If you could use this neuroscience approach, you could use correlations of existing research for future opportunities. Based on this, you can predict something like a merger paying off in the long-run.
One thing that neuromarketing brings into question is how it plays into ethics and choice.
However, at the end of the day, even after maximizing everything, there's still statistical deviations that will never remove people's agency of choice. While building empathy and loyalty are important, if a product or service is bad, people will still always choose to avoid it.
While there hasn't been much work done on this, MRIs and FMRI (functional magnetic resonance imaging) devices are more-so equipped for putting a screen in front of someone. EEG and heartbeat measuring devices, on the other hand, can be measured through wearable devices in a physical retail environment where movement is more free.
These are the devices that would ideally be used in future studies involving digital and tactile marketing.
The one study that has looked at this, to Dr.
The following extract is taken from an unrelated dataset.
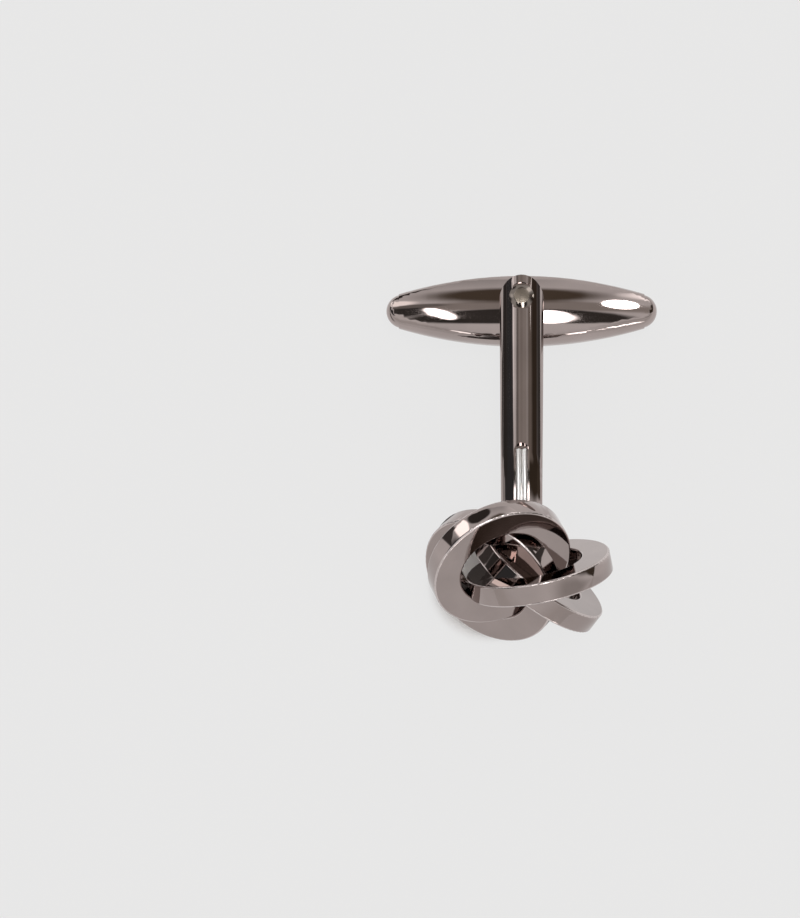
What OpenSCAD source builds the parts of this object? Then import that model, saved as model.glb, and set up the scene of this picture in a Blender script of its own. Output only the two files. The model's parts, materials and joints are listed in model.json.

Platt's knowledge, was conducted by Angelica Dimoka and her group at Temple Fox Business School for the US Postal Service. They found the physical advertisements activates more sensory channels, stimulating more of the brain and higher engagement.
Leveraging tactile marketing strategies also have to do a lot with messaging and timing within a sales cycle. For instance, a bottle of wine with a handwritten note out of nowhere wouldn't be near as effective as the same gift following multiple interactions with the organization.
Because it is such a new field of relevance, neuromarketing could be the missing component that takes AI to a whole new level. Behavioral algorithms that predict buyer behavior can even go as far as predicting future success of a business.
Neuromarketing is a truly amazing field, and that's why this is just the first installment of this three part series.
I can't thank Dr. Platt enough for joining me in this conversation and hopefully you gained some actionable neuromarketing ideas to test at your organization!